Padua will host the International Conference celebrating the 100th anniversary of the Unione Matematica Italiana from May 23 to 27 while commemorating 800 years since the foundation of the University of Padua. On this occasion, Unipd welcomes Alessio Figalli, to discuss his work on the Ubiquity of optimal transport.
At the end of the eighteenth century, Gaspard Monge introduced optimal transport theory to understand the most efficient way to allocate resources from one place to another meant to build fortifications in such a way as to optimise defensive arrangements. Leonid Kantorovich continued to work on the optimal allocation of scarce resources throughout the 1940s, which led to him receiving a Nobel Prize in Economics in 1975.
Over the 30 years, optimal transport theory has found various applications to solve problems, both mathematical and of a more applied nature, including a method to study fluids and their particles. Alessio Figalli applied the theory to cloud formation, while others have used it to study crystals subjected to various temperatures. Optimal transport theory is a tool that optimises the transportation of objects but is applied to more abstract things, such as the pixels of a photograph or understanding how images are processed. The application of the theory to mathematical abstraction is an unexpected outcome from its original objective. The conference is an opportunity to explain this theory and some of its most relevant applications.
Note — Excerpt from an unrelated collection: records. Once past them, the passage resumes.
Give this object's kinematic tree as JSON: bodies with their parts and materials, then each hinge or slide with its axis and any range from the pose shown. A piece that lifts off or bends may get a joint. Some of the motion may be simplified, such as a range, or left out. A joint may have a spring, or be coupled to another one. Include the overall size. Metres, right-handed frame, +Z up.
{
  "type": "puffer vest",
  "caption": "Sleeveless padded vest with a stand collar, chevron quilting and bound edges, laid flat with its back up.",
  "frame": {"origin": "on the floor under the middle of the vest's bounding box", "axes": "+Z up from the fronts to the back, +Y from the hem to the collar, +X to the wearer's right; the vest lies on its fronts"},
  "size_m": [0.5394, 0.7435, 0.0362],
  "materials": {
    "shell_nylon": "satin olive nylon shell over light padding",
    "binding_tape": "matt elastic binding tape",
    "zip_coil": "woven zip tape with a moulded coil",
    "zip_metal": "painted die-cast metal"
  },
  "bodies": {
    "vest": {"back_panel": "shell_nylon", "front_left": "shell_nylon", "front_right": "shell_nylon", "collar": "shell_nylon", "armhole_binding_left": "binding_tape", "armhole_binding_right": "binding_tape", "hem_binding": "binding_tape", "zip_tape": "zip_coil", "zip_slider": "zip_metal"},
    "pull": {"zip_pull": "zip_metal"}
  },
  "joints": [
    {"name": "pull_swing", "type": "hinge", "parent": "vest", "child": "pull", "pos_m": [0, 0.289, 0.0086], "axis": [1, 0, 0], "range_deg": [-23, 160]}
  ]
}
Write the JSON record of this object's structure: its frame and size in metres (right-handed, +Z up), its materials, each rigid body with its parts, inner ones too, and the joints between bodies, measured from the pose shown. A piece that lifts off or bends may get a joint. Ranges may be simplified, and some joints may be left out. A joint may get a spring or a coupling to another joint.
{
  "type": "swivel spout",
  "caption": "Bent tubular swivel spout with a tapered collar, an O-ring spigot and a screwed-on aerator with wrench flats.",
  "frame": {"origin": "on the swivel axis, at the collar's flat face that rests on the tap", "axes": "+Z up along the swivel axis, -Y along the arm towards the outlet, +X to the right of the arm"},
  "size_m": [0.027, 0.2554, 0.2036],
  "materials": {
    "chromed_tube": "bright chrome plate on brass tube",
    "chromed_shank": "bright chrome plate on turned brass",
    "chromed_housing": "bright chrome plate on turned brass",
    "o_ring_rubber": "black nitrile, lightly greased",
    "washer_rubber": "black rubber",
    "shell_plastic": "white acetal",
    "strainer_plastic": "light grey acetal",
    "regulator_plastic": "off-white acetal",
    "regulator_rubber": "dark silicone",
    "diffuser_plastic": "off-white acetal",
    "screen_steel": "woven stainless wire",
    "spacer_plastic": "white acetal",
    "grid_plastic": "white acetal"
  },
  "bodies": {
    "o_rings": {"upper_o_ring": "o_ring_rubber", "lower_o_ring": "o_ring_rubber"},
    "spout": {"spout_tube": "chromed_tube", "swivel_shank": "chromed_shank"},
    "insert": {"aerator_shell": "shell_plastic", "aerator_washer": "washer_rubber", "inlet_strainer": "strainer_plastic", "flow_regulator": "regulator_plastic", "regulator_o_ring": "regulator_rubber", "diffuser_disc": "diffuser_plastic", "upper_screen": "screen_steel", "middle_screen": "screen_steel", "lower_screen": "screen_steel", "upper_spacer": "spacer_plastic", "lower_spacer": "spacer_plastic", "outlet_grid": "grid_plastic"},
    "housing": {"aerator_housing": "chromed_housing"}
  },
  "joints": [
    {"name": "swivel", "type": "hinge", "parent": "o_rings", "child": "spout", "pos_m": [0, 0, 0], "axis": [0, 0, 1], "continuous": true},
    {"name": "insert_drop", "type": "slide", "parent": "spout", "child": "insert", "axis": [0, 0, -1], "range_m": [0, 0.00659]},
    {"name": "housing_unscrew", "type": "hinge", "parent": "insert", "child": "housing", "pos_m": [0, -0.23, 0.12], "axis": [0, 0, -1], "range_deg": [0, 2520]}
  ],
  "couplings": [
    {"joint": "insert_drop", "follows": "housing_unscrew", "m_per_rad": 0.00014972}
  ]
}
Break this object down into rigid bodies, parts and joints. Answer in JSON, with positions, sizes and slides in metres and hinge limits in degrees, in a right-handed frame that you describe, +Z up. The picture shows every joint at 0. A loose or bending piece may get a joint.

Professor of Mathematics at the ETH Federal Polytechnic in Zurich, Alessio Figalli is the 2018 Fields Medal recipient “For contributions to the theory of optimal transport and its applications in partial differential equations, metric geometry and probability.” His work in optimal transport theory is applicable in fields such as crystallography, meteorology, and more recently artificial intelligence. The International Mathematical Union awards the Fields Medal every 4 years to mathematicians under the age of 40 who have made fundamental contributions to the evolution of the discipline.
Registrations are closed.
The event will be also streamed online.